§ WHAT YOU ARE ASKED TO DO
Up to and including the line that contains "foot_h = 1.5; // [1:0.1:3]", repeat each line of the data exactly, starting from the first.

-- Start RAW DATA --

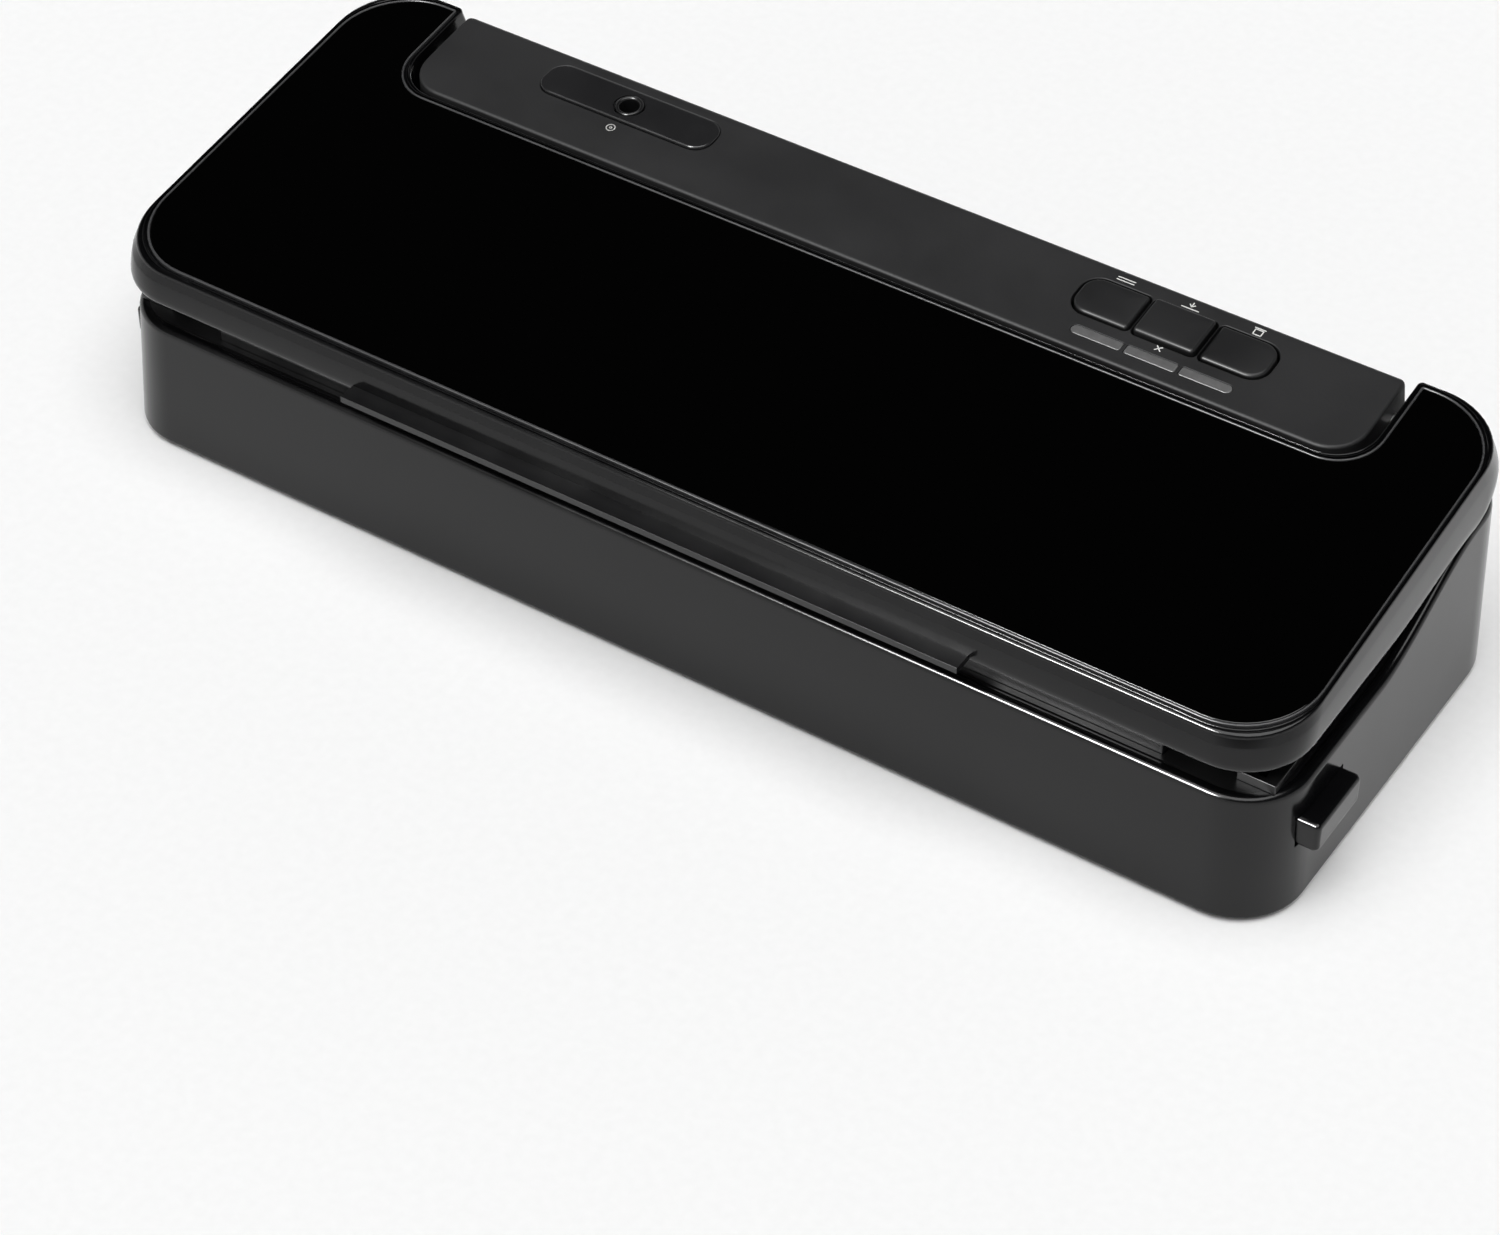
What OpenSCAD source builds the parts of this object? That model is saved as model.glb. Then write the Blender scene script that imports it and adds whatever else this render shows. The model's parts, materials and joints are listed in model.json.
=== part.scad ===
// Countertop vacuum sealer: a hinged lid with a glass panel over a sealing deck,
// a fixed control console behind it, and the pump and electronics inside the base.
// Origin: middle of the bounding box, on the table. +X right, +Y to the rear, +Z up.

/* [Base] */
// Width of the base housing
base_w = 379; // [330:1:456]
// Depth of the base housing, front to back
base_d = 138; // [114:1:166]
// Height of the sealing deck above the table
deck_h = 42.5; // [38:0.5:52]
// Radius of the upright corners of the base
corner_r = 20; // [12:1:28]
// Wall thickness of the base and the console
wall = 2.4; // [2:0.1:3]
// Thickness of the deck plate
deck_t = 2.4; // [2:0.1:3]
// Thickness of the bottom cover
cover_t = 2.2; // [1.8:0.1:3]
// Radius of a rubber foot
foot_r = 8; // [6:0.5:10]
// Height of a rubber foot below the housing
foot_h = 1.5; // [1:0.1:3]

/* [Lid] */
// Overhang of the lid past the base's front
lid_over = 0.2; // [0:0.1:2]
// How far the lid's sides stand in from the base's sides
lid_in = 2; // [0:0.1:3]
// Height of the slot for the bag, from the deck to the lid
mouth_gap = 10.9; // [9:0.1:14]
// Height of the lid's front band
lid_front_t = 10.16; // [9:0.02:16]
// Slope of the lid's top, down to the front
tilt = 6.9; // [5:0.1:8]
// Thickness of the lid's outer rim
lid_rim = 4.9; // [4.6:0.1:6]
// Thickness of the lid's walls and plates
lid_wall = 2.4; // [2:0.1:2.6]
// Distance from the hinge axis to the lid's back, which is also the round end's radius
hinge_in = 11.5; // [10:0.5:13]
// Depth of the hinge axis below the lid's top
hinge_drop = 9.3; // [8:0.1:10]
// How far the rear ends of the lid and the console lean in at the top
rear_lean = 4; // [1:0.1:4]
// Radius of the hinge pins
pin_r = 2.5; // [2:0.1:3]
// How far the pull lip stands out of the lid's front
lip_out = 5.6; // [3:0.1:6]
// Width of the pull lip
lip_w = 197; // [120:1:240]
// Thickness of the pull lip
lip_t = 2; // [1.6:0.1:2.6]

/* [Glass] */
// Thickness of the glass panel
glass_t = 2.2; // [1.8:0.1:3]
// Radius of the glass panel's corners
glass_r = 22; // [14:1:28]
// Distance from the lid's side to the glass
glass_side = 2.7; // [2.6:0.1:5]
// Distance from the lid's front to the glass
glass_front = 5.5; // [5:0.1:8]
// Distance from the glass to the lid's back
glass_back = 5.9; // [5.6:0.1:9]
// Width of the frame round the glass
frame_w = 1.2; // [0.8:0.1:1.4]

/* [Console] */
// Width of the fixed console
console_w = 308; // [270:1:320]
// Depth of the console
console_d = 37.9; // [34:0.1:44]
// Radius of the console's front corners
console_r = 11; // [6:0.5:14]
// Gap between the console and the lid, at the front and at the sides
console_gap = [1.4, 2.6]; // [1:0.1:3]
// Distance of the accessory port to the left of the middle
port_x = 89.3; // [70:0.1:110]
// Width and depth of the port's pad
pad_size = [59, 13.4]; // [12:0.1:66]
// Bore radius of the accessory port
port_bore = 2.9; // [2:0.1:3.4]
// Distance of the button group to the right of the middle
group_x = 90.8; // [70:0.1:105]
// Width and depth of a button
button_size = [18.6, 13.8]; // [12:0.1:19]
// Distance from button to button
button_pitch = 20.4; // [19.8:0.1:22]
// Travel of a button
button_travel = 0.8; // [0.4:0.1:1.2]
// Width and depth of an indicator window
window_size = [15.6, 3.2]; // [2.6:0.1:16]
// Distance from window to window
window_pitch = 16.8; // [16.4:0.1:19]

/* [Sealing deck] */
// Distance from the base's front to the middle of the seal bar
seal_in = 12; // [11:0.5:14]
// Width, front to back, of the seal bar and of the pressure strip
seal_w = 9; // [7:0.5:10]
// Length of the seal bar
seal_len = 304; // [240:1:312]
// Height of the seal bar above the deck
seal_rise = 3.4; // [2:0.1:4]
// Width of the heating strip
strip_w = 3; // [2:0.5:5]
// Width, across the loop, of a gasket
gasket_w = 7; // [5:0.5:8]
// Length of the gasket loop, side to side
gasket_len = 330; // [250:1:334]
// Depth of the vacuum channel's trough
channel_depth = 13; // [8:0.5:20]

/* [Latch] */
// Length, height and stand-out of a release button
release_size = [23.5, 9.5, 4.3]; // [3:0.1:26]
// Travel of a release button
release_travel = 2.5; // [1.5:0.1:3]
// Distance from the base's front to the middle of a latch hook
latch_in = 19.6; // [18:0.1:24]
// Width, front to back, of a latch hook
hook_w = 7; // [5:0.5:8]

/* [Clearances] */
// Clearance round a plate that drops into a frame
seat_fit = 0.2; // [0.1:0.05:0.3]
// Radial clearance of a running pin
run_fit = 0.05; // [0.02:0.01:0.08]
// Clearance round a button
button_fit = 0.5; // [0.3:0.05:0.7]
// Clearance between parts that pass each other
pass_fit = 0.4; // [0.3:0.05:0.6]

/* [Hidden] */
$fn = 64;
far = 400;
eps = 0.01;

// Overall places, front to back
total_d = base_d + lid_over + lip_out;
back_y = total_d / 2;
lid_front = back_y - base_d - lid_over;
base_front = back_y - base_d;
base_half = base_w / 2;
lid_half = base_half - lid_in;
inner_half = base_half - wall;
console_half = console_w / 2;
console_front = back_y - console_d;
console_mid = (console_front + back_y) / 2;

// Heights
shell_z = foot_h;
floor_z = foot_h + cover_t;
deck_z = deck_h;
deck_under = deck_z - deck_t;
lid_low = deck_z + mouth_gap;
front_top = lid_low + lid_front_t;
function top_z(y) = front_top + (y - lid_front) * tan(tilt);
hinge_y = back_y - hinge_in;
hinge_z = top_z(hinge_y) - hinge_drop;
arm_low = hinge_z - hinge_in;
arm_gap = 0.7;
base_rear_z = arm_low - arm_gap;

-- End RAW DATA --

§ FINAL ANSWER
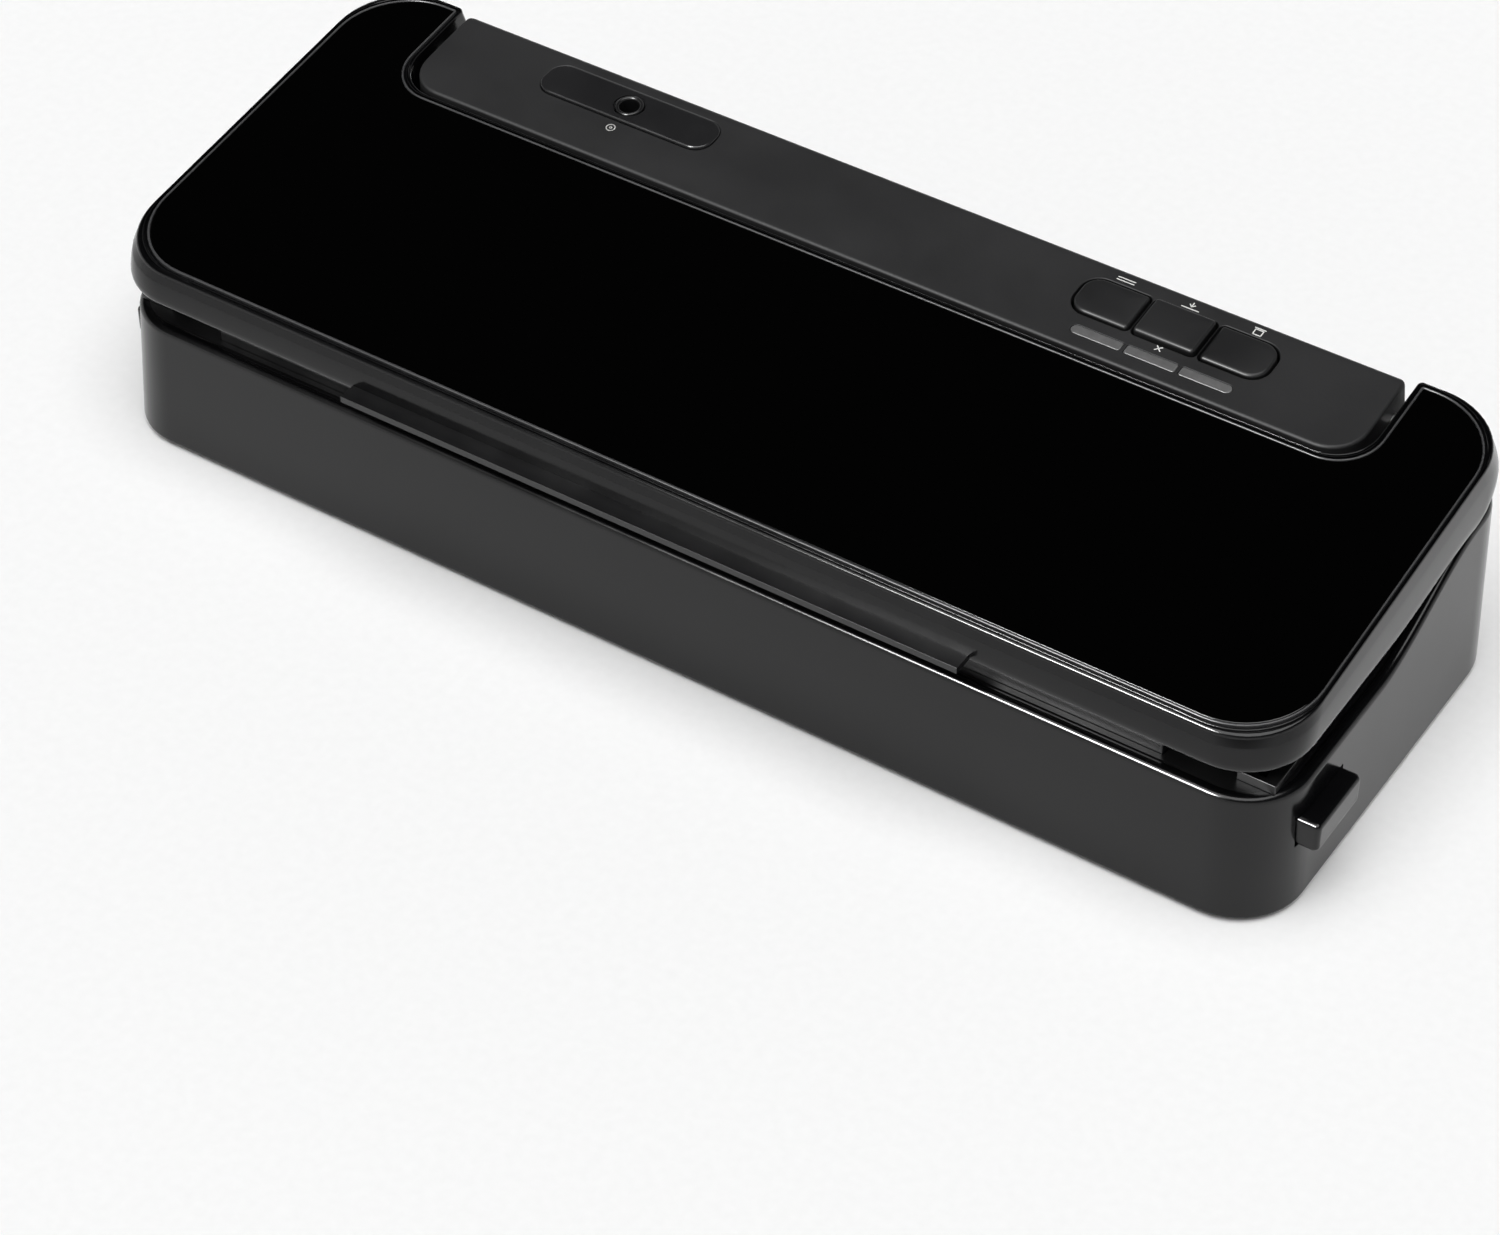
What OpenSCAD source builds the parts of this object? That model is saved as model.glb. Then write the Blender scene script that imports it and adds whatever else this render shows. The model's parts, materials and joints are listed in model.json.
=== part.scad ===
// Countertop vacuum sealer: a hinged lid with a glass panel over a sealing deck,
// a fixed control console behind it, and the pump and electronics inside the base.
// Origin: middle of the bounding box, on the table. +X right, +Y to the rear, +Z up.

/* [Base] */
// Width of the base housing
base_w = 379; // [330:1:456]
// Depth of the base housing, front to back
base_d = 138; // [114:1:166]
// Height of the sealing deck above the table
deck_h = 42.5; // [38:0.5:52]
// Radius of the upright corners of the base
corner_r = 20; // [12:1:28]
// Wall thickness of the base and the console
wall = 2.4; // [2:0.1:3]
// Thickness of the deck plate
deck_t = 2.4; // [2:0.1:3]
// Thickness of the bottom cover
cover_t = 2.2; // [1.8:0.1:3]
// Radius of a rubber foot
foot_r = 8; // [6:0.5:10]
// Height of a rubber foot below the housing
foot_h = 1.5; // [1:0.1:3]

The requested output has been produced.